Charles Gardou a commencé par remarquer l’évolution importante de la perception des enfants en situation de handicap en France, en Europe et dans le monde, soulignant à quel point « il est heureux que nous parlions aujourd’hui abondamment de droits ». Mais il a également rappelé que dans de nombreux pays, et même le nôtre, il existe encore beaucoup de violences et de privations de droits à l’égard des enfants, et que l’on doit tout faire pour « ne pas s’habituer à cet état du monde ».

Faire société avec ceux qui seront la société de demain
Charles Gardou a ensuite évoqué la société inclusive et la manière dont nous la concevons. « La question d’une société inclusive renvoie tout simplement à une idée : faire ou refaire une société. Comment faire société ? Et le faire avec ceux, qui après nous, seront la société de demain. Il faudrait une dose tout à fait incroyable d’illusion pour ne pas se préoccuper au premier chef de nos enfants. C’est eux qui assument notre héritage. Si on conçoit une société comme un patrimoine – et on voit bien dans notre pays que l’on parle d’inclusion d’un point de vue mécanique ou dogmatique. C’est d’abord totalement distordu sur le plan éthique et anthropologique. Tout enfant qui vient au monde, par filiation-même, fait partie de la maison commune. C’est un membre de la cité au sens platonicien du terme. La cité c’est la communauté humaine et il en fait partie. Donc, nous donner à penser qu’il est extérieur et qu’il faut le mettre « en inclusion », c’est déjà une erreur considérable de pensée. Il n’est pas dehors, il est dedans. On ne peut pas le mettre dedans s’il y est déjà. Il s’agit donc d’aménager la maison : les crèches, les haltes-garderies, les écoles… installer les plans inclinés… Faire société c’est aménager une maison. Ce n’est pas mettre dedans. Comme vous le savez, on peut être mis dedans et exilé à l’intérieur. Et c’est pire, il vaut mieux être dehors. Le défi est là ».

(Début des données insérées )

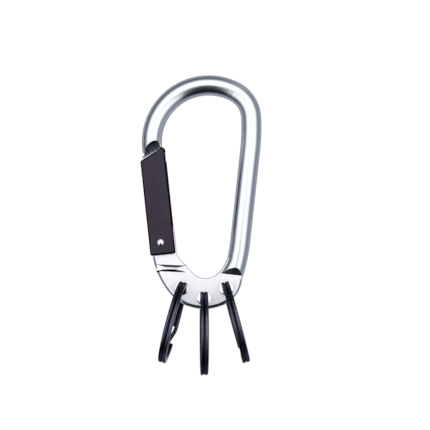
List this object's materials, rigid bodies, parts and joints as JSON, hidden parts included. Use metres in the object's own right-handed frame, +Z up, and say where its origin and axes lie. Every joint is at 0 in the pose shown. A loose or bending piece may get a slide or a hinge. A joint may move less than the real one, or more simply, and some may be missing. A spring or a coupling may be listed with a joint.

Droits de l’Enfant et handicap : Le droit d’exister
« Et les droits dont on parle, s’agissant de l’enfant dans cette société, ne sont pas simplement des droits de protection de l’enfant, a rappelé Charles Gardou. Dans la Convention des Droits de l’Enfance, il y a aussi le droit à l’émancipation, le droit à être consulté – même si la parole est maladroite, il y a toujours une étincelle qui permet de communiquer avec l’être humain, à nous de la rechercher. Le droit de donner son avis, de participer, prendre sa part dans une société, et être associé à cette société. Ces droits ne nous appellent pas simplement à vivre mais à exister. Il y a aujourd’hui trop de gens dans nos sociétés qui vivent, survivent, et n’ont plus le sentiment d’exister. Quand on est privé de participation, d’écoute, de considération, on n’existe plus. Faire société c’est donner le droit d’exister ».

Repenser la normalité
« Il y a aussi la question du point de vue, a poursuivi Charles Gardou. Si l’on ne fait que transférer notre point de vue sur l’enfant, on ne saura jamais rien. Tout dépend de notre capacité à nous décentrer pour voir l’enfant autrement. On ne changera pas notre manière de traiter l’enfance sans modifier notre manière de la concevoir. Quelle est notre conception de l’enfance ? Et de même, quelle est notre conception du handicap ? Comment voyons-nous une personne en situation de handicap ? Cela pose la question de la normalité. Je cite ici Van Gogh qui disait : « La normalité est une route pavée. On y marche aisément, mais les fleurs n’y poussent pas ». Une norme est toujours culturellement construite. Et nous sommes tous héritiers d’un système dont il nous faut quelque peu nous démarquer… être dans la bonne classe, avec la bonne moyenne, le bon visage, la bonne audition, la bonne vision… et l’on finit par faire de la normalité une souveraineté. Faire société, c’est concevoir la société comme un chez soi pour tous, et permettre à chacun de s’y déployer à sa manière ».